Loki is right that submission is the place of true freedom, but it is not found in submission to him. His freedom is as equally deceptive as the autonomous free-will of our culture. The Bible points out that submission to others comes only under the umbrella of submission first and foremost to God himself. Wives submit to husbands, Christians submit to Christians, congregants submit to pastors, citizens submit to governments, in each case the submission falls under full submission to God. People are corrupt and evil at their core. Submission primarily to another human being, even submission to a so-called demigod, which does not first begin with submission to God will not find us free.
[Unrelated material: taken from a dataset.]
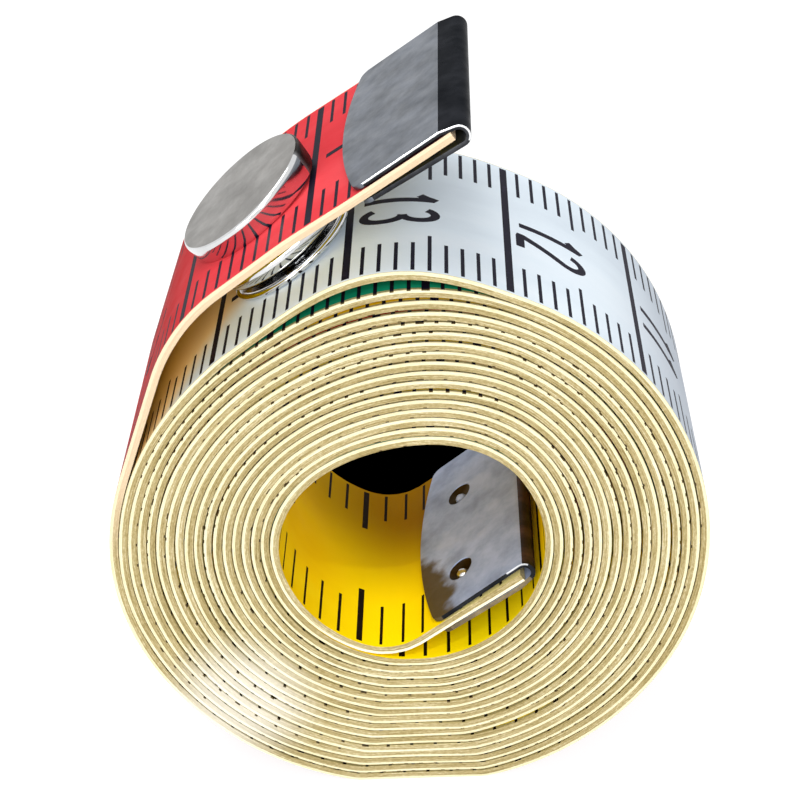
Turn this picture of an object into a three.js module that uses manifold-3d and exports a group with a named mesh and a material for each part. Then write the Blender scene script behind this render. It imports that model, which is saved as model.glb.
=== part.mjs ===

Rather, we will quickly become enslaved in unhealthy relationships. Submission outside of or apart from God finds us in relationships of oppression, co-dependency, or idolatry. But under submission to God we can hold these other relationships rightly. We know when to draw the lines and where to draw them. We know when to submit and when to stand and fight. We know when to take orders and when to buck trends. Submission first and foremost to God reminds us whose soldier we are, and whose authority we must resist.

The Avengers points us down an interesting path, challenging us to consider our freedom and our submission. The Bible calls us to consider it more carefully in light of the sovereignty of God. After all, the ultimate super power in the universe is the ruling Creator/Judge of it. It’s to him primarily that we owe total submission. Loki is no comparison. In the words of Captain America, “There’s only one God.”


  1. Thanks for this post, Pastor Dave. I just saw The Avengers with my family this weekend and agree with almost every word of your post. I don’t agree, though, that the autonomous free will of our culture is a deception. Even in a strictly theological sense, it is the free will of every waking moment that allows each person to confirm that he/she is saved by the blood. Free will should certainly be guided by biblical principles and the Holy Spirit, and the closer one grows to Jesus the closer those choices will align with the word and His will. Submission, then, is a choice. A general commitment, but also a moment by moment choice to continue to submit. And the grace of the blood of Jesus is so amazing that when we make a wrong choice, veer off the path ever so slightly, we are covered by the blood and can get in right standing again. And again. Have mercy and THANK YOU, Jesus! Just makes me happy. 😉 Thanks again, Dave!